Voir l'article dans son intégralité sur le site du judaïsme d'Alsace et de Lorraine.
Jean Kahn
Visite du général de Gaulle à la synagogue de Strasbourg
Revue alsacienne illustrée, 1964
Photo et coll. BNU Strasbourg (ref. 688765)
La pose de la première pierre de la grande synagogue de Strasbourg le 3 septembre 1954 témoigne du désir de la communauté juive de montrer sa présence, de sa volonté de redonner le sens de l’identité à la communauté. La synagogue, centre communautaire de la paix, construite au parc des Contades sur les plans de l’architecte Claude Meyer-Lévy, est inaugurée le 23 mars 1958.
Deuxième plus grande synagogue d’Europe après celle de Budapest, cette construction traduit aussi le renouveau du judaïsme en Alsace.

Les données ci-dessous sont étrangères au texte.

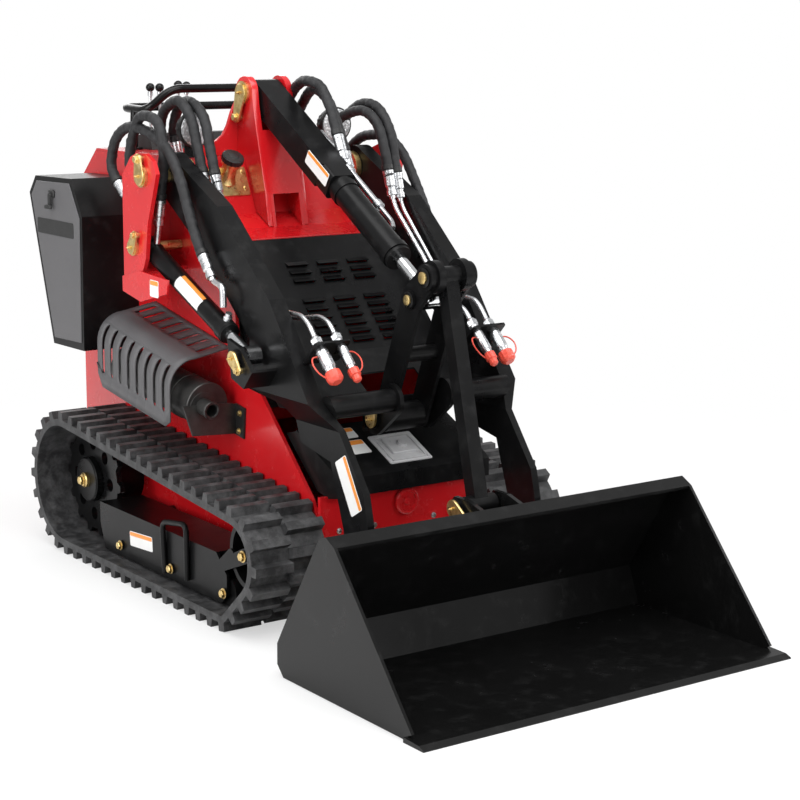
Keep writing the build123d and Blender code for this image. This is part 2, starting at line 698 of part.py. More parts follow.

Le changement intervenu dans la communauté, et de manière plus générale dans la vie juive à Strasbourg est, à mon avis, le développement des études juives, tout particulièrement des sources de la tradition juive. Ce développement s'inscrit dans l'épanouissement d'une tendance qui avait surgi dans les mouvements de jeunesse juifs et leurs structures clandestines sous l'Occupation. Le fait que les principaux dirigeants de la Communauté, grand rabbin en tête , étaient alors d'anciens résistants a évidemment favorisé ce changement. Celui-ci s'est manifesté dans la création et le développement d'institutions à vocation permanente et d'initiatives diverses, parfois inédites et restées spécifiquement strasbourgeoises.
Voir l'article dans son intégralité sur le site du judaïsme d'Alsace et de Lorraine.
Lucien Lazare
Par la valorisation des études religieuses et la pratique des rites, le judaïsme en Alsace évolue d’un judaïsme de condition, subi, à un judaïsme de conviction. Parmi la jeunesse juive, le judaïsme traditionnel connaît un regain d’intérêt.
L’arrivée de nombreux juifs d’Afrique du nord dans les années 1960 favorise ce renouveau et renforce le judaïsme en Alsace, l’imprégnant de nouvelles valeurs se traduisant par une plus grande religiosité et une conception du judaïsme englobant toutes les instances de la vie sociale.